In short they were expecting the overcast to be east of their position and as far as they were concerned the conditions in which they made their descent (broken cloud) would remain the same until they turned left.

Riddle me this - if NZCA and ANZ were so confident that the allegation of busting minima would prove pilot error as the primary factor, then why invent the story of them being in cloud when they crashed (which was later proven to be incorrect, but not before the press reports based on this allegation had fixed it in the public's mind)?

@prospector - I detect a logical inconsistency in your argument. Given that your position is that the crew deserve to share responsibility on the grounds that they did not go "by the book", it takes considerable chutzpah to argue that they were remiss in not using the weather radar for terrain avoidance despite the fact that Bendix expressly forbade use of the weather radar in this manner in their own operations manual.

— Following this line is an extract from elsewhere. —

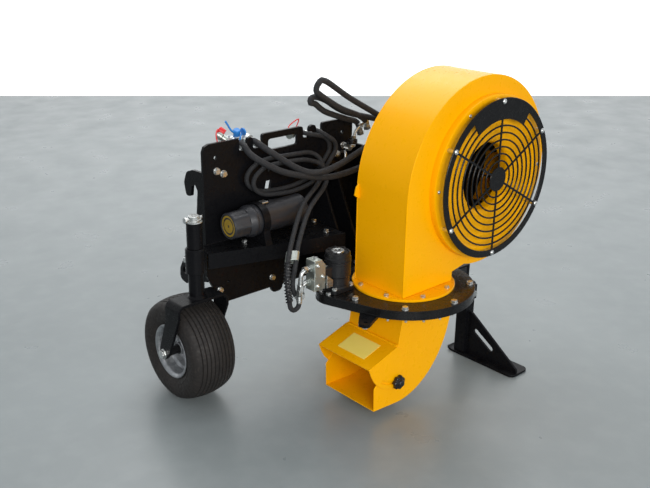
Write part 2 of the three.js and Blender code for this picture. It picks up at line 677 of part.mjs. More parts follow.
function hoodKnob() {
  const [x, z] = [KNOB.x - TURRET.x, KNOB.z];
  const face = -CHUTE.half - 0.5 - SHEET - 0.5;
  const lobes = 7;
  const star = Array.from({ length: lobes * 4 }, (_, i) => {
    const angle = (i * 2 * Math.PI) / (lobes * 4);
    const radius = KNOB.radius - 2.5 + 2.5 * Math.cos(angle * lobes);
    return new THREE.Vector2(x + radius * Math.cos(angle), z + radius * Math.sin(angle));
  });
  return join(wall(star, face - 14, 14), rodY(x, z, 11, face - 22, face - 13, 14),
    rodY(x, z, 3.8, face - 1, -CHUTE.half + 8, 12));
}

// ---- Parking leg ----

function legSocket(group) {
  const { half, socketLow, socketHigh, clamp } = LEG;
  const clear = half + 0.4;
  const out = clear + 3.6;
  const sleeve = slab(rectangle(-out, -out, out, out), socketLow, socketHigh - socketLow,
    [rectangle(-clear, -clear, clear, clear)]);
  const bracket = block(ARM.right + GAP - LEG.x, -out, socketLow, -out + 0.5, out, ARM.high);
  const clampHole = rodY(0, clamp, 6, -out - 10, out + 10, 12);
  piece('leg_socket', black, cut(join(sleeve, bracket), clampHole), group);
  const bolt = rodY(0, clamp, 5.6, -out - 4, out + 12, 12);
  const head = rodY(0, clamp, 11, -out - 12, -out - 1, 6);
  piece('leg_clamp_bolt', zinc, join(bolt, head), group);
}

// The post slides in its socket; the clamp bolt passes through a long slot in its front and rear walls.
function legPost(group) {
  const { half, top, clamp, travel } = LEG;
  const { toe, heel, inner, outer, thick: plate } = FOOT;
  const tube = slab(rectangle(-half, -half, half, half), plate + GAP, top - plate - GAP,
    [rectangle(-half + 4, -half + 4, half - 4, half - 4)]);
  const play = 6.4;
  const slot = outline([[-play, clamp - travel - play, play - 0.1], [play, clamp - travel - play, play - 0.1],
    [play, clamp + play, play - 0.1], [-play, clamp + play, play - 0.1]]);
  piece('leg_post', black, cut(tube, wall(slot, -half - 5, 2 * half + 10)), group);
  const side = outline([[toe, 0], [26, 0], [heel - 1, 6], [heel - 1, 14], [26, plate], [toe, plate]]);
  const plan = outline([[inner, toe, 20], [outer, toe, 20], [outer, heel, 8], [inner, heel, 8]], 4);
  piece('leg_foot', black, overlap(cheek(side, inner - 1, outer - inner + 2), slab(plan, -1, 20)), group);
  const back = -half - GAP;
  const gusset = outline([[toe + 4, plate + GAP], [back, plate + GAP], [back, 158], [-34, 156, 6],
    [toe + 4, 20, 4]]);
  const slit = outline([[-52, 108, 8], [-130, 59, 8], [-120, 43, 8], [-42, 92, 8]]);
  piece('leg_gusset', black, cheek(gusset, -4, 8, [slit]), group);
}

// ---- Assembly ----

hitchPlate();
hookPlates();
beam();
kingpinHousing();
turretSupport();
documentTube();
caster();

const turret = assembly(TURRET.x, TURRET.y, 0);
turretHousing(turret);
steeringDrive(turret);
steeringValve(turret);
piece('chute_flange', yellow, chuteFlange(), turret);
piece('ring_gear', gearSteel,
  slab(gearOutline(GEAR.ringTeeth, THREE.MathUtils.radToDeg(MOTOR_TURN)), GEAR.low, GEAR.thick,
    [circle(0, 0, 136, 40)]), turret);
piece('chute_duct', yellow, chuteDuct(), turret);
piece('hood', yellow, hood(), turret);
piece('hood_knob', plastic, hoodKnob(), turret);

const fan = assembly(FAN.x, 0, FAN.z);
volute(fan);
inlet(fan);
fanRotor(fan);
fanMotor(fan);

hydraulicLines();
coupler('coupler_left', -151);
coupler('coupler_right', -100);
const leg = assembly(LEG.x, LEG.y, 0);
legSocket(leg);
legPost(leg);

// The box's middle comes over the origin, with the floor at z = 0.
const middle = new THREE.Box3().setFromObject(model).getCenter(new THREE.Vector3());
model.position.set(-middle.x, -middle.y, 0);

export default model;
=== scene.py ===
"""Looks for the hitch-mounted leaf blower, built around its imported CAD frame.

Lengths are millimetres from the floor below the middle of the hitch plate's rear face, turned into the row
frame's metres by at(). +X runs along the plate, -Y is the front and +Z is up.
"""

import math

import bmesh
import bpy
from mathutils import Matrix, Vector
from mathutils.geometry import tessellate_polygon


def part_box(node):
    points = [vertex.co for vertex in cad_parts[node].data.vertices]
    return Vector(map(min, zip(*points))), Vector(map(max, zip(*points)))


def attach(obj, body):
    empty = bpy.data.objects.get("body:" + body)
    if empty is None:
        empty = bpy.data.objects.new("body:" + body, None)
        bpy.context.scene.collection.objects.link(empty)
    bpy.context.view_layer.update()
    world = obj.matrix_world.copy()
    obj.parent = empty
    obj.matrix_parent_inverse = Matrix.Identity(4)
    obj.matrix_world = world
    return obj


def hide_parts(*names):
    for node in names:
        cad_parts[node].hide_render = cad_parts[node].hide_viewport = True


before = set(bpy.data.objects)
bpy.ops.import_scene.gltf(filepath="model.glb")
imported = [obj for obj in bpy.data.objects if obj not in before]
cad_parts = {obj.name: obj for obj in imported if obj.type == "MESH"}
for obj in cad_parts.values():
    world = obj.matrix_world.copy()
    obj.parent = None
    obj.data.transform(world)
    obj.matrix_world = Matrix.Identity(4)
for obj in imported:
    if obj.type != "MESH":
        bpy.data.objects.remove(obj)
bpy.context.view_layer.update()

MM = 0.001
PLATE_LOW, PLATE_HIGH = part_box("hitch_plate")
ORIGIN = Vector(((PLATE_LOW.x + PLATE_HIGH.x) / 2, PLATE_HIGH.y, 0))


def at(x, y, z):
    """A place given in millimetres from the plate's foot, in the row frame's metres."""
    return ORIGIN + Vector((x, y, z)) * MM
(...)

If the management pilots in whom you set so much store did use it this way then it is they who were in the wrong - if, of course, one were to go "by the book". Also, Mahon never had a "theory" of his own while the inquiry was in session - it was his job to assess the theories and evidence submitted, then formulate the most likely sequence of events and the responsibility for those events based on the quality of evidence submitted. Given that ANZ management presented only the evidence which supported their case and deliberately destroyed the rest then they really only have themselves to blame for giving the late Justice reason to distrust them.

Last edited by DozyWannabe; 22nd Dec 2011 at 00:56.